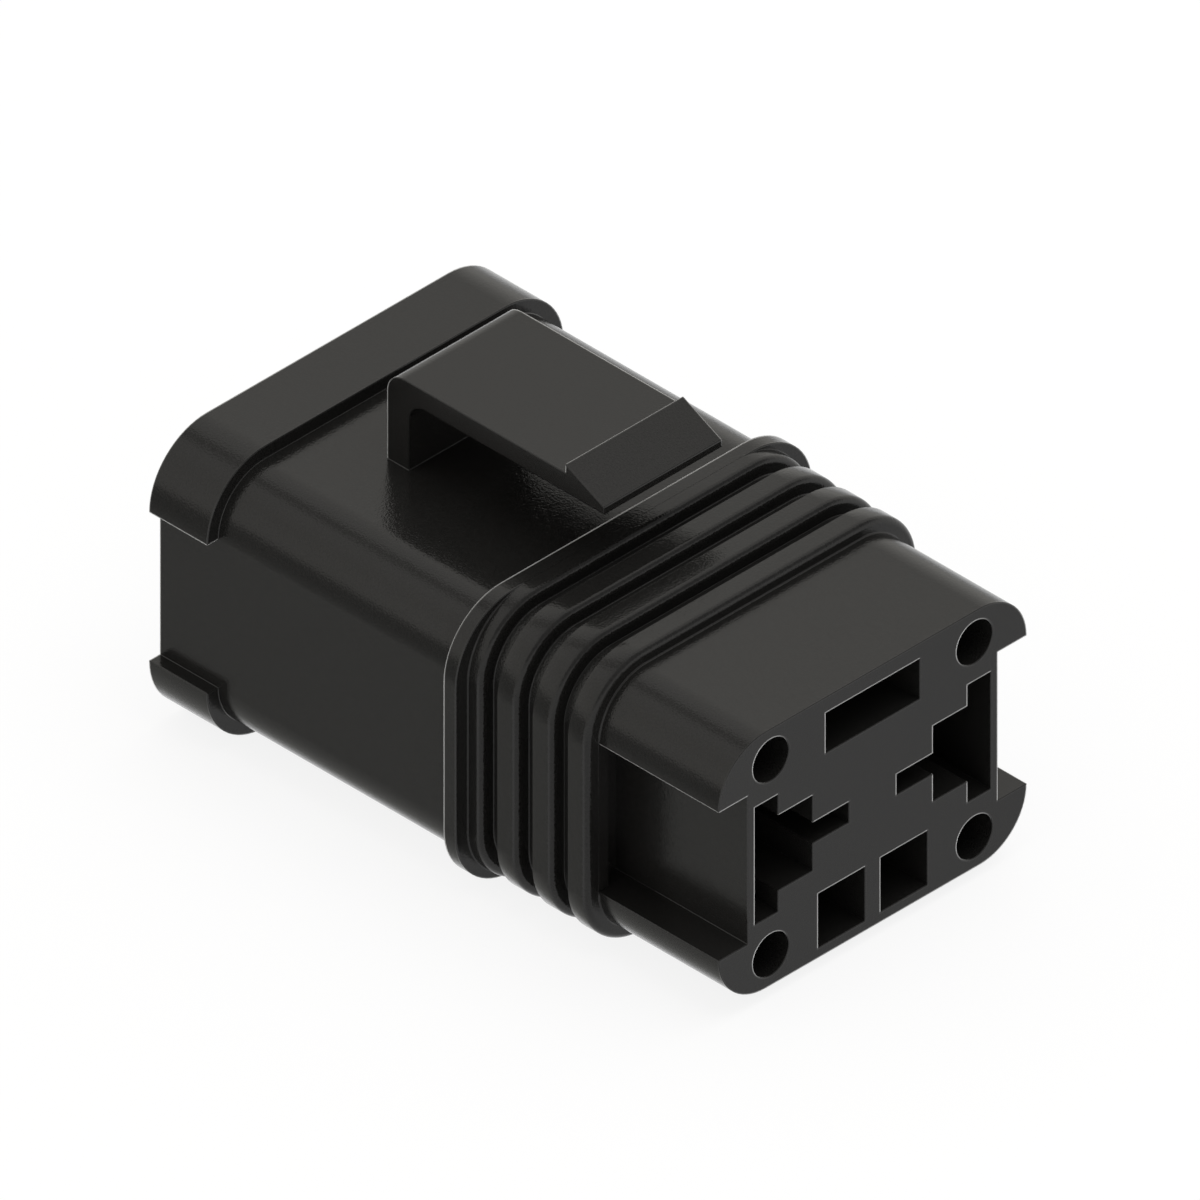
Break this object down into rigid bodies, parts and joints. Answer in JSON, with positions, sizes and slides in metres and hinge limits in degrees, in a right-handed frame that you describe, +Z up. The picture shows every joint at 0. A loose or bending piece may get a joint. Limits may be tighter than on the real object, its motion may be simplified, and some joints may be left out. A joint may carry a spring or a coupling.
{
  "type": "connector housing",
  "caption": "Sealed cable connector housing with stepped terminal cavities, a cantilever latch on top and a ribbed perimeter seal behind the mating face.",
  "frame": {"origin": "middle of the length and width, on the plane that the housing rests on", "axes": "+X out of the mating face, +Y across the width, +Z up towards the latch"},
  "size_m": [0.045, 0.0294, 0.0261],
  "materials": {
    "housing_plastic": "satin black glass-filled nylon",
    "seal_rubber": "smooth black silicone rubber"
  },
  "bodies": {
    "root": {"housing": "housing_plastic", "perimeter_seal": "seal_rubber"}
  },
  "joints": []
}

————————

Write the whole listing out again. Keep every line exactly as it is.

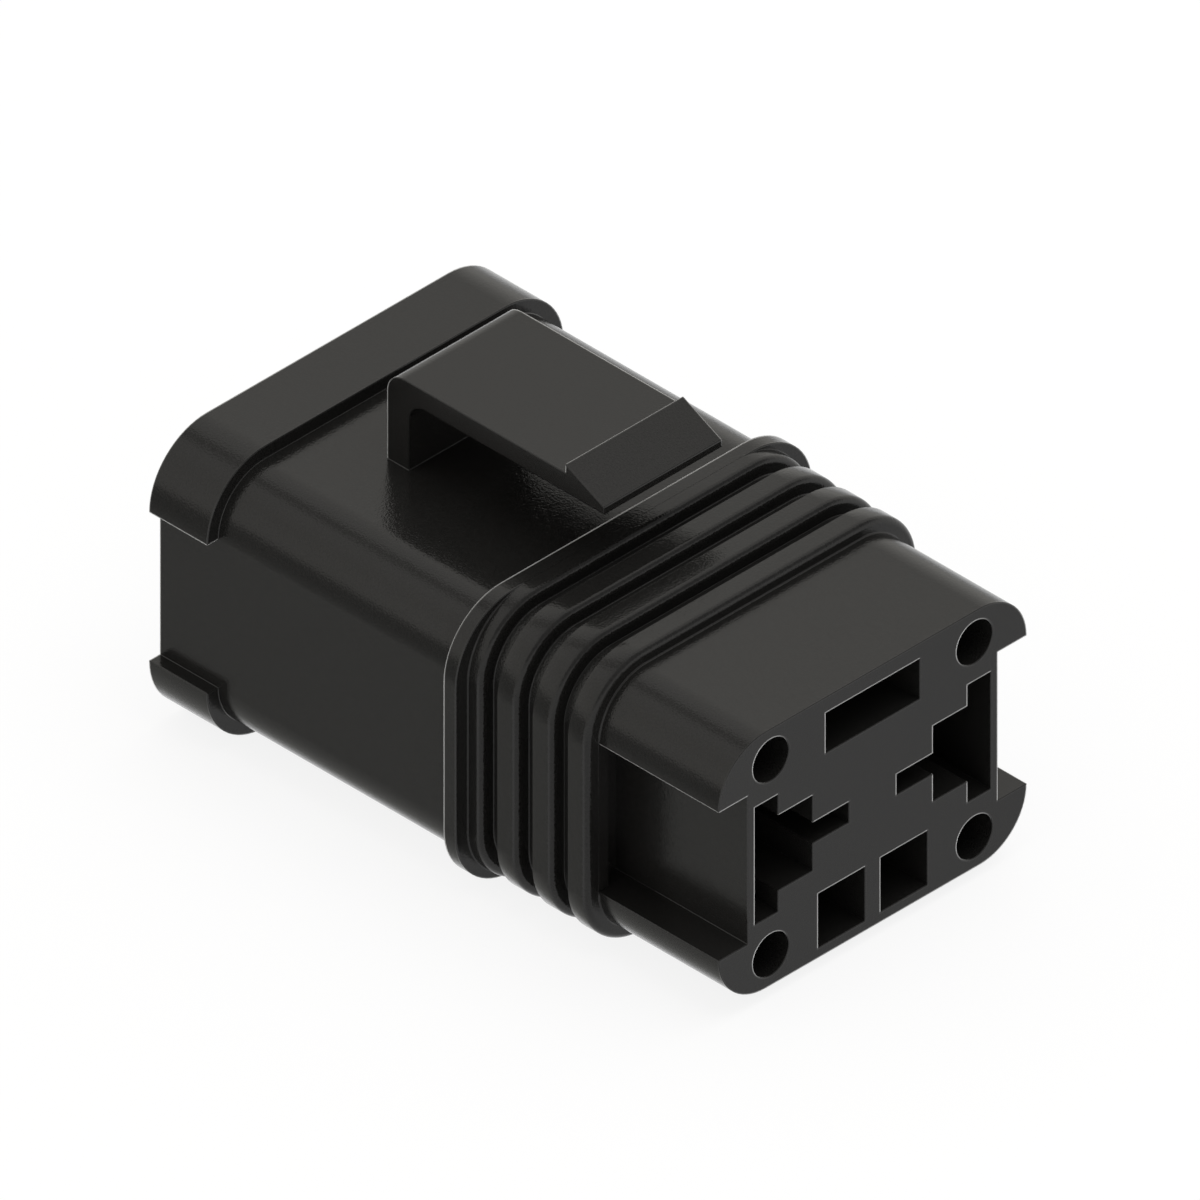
Break this object down into rigid bodies, parts and joints. Answer in JSON, with positions, sizes and slides in metres and hinge limits in degrees, in a right-handed frame that you describe, +Z up. The picture shows every joint at 0. A loose or bending piece may get a joint. Limits may be tighter than on the real object, its motion may be simplified, and some joints may be left out. A joint may carry a spring or a coupling.
{
  "type": "connector housing",
  "caption": "Sealed cable connector housing with stepped terminal cavities, a cantilever latch on top and a ribbed perimeter seal behind the mating face.",
  "frame": {"origin": "middle of the length and width, on the plane that the housing rests on", "axes": "+X out of the mating face, +Y across the width, +Z up towards the latch"},
  "size_m": [0.045, 0.0294, 0.0261],
  "materials": {
    "housing_plastic": "satin black glass-filled nylon",
    "seal_rubber": "smooth black silicone rubber"
  },
  "bodies": {
    "root": {"housing": "housing_plastic", "perimeter_seal": "seal_rubber"}
  },
  "joints": []
}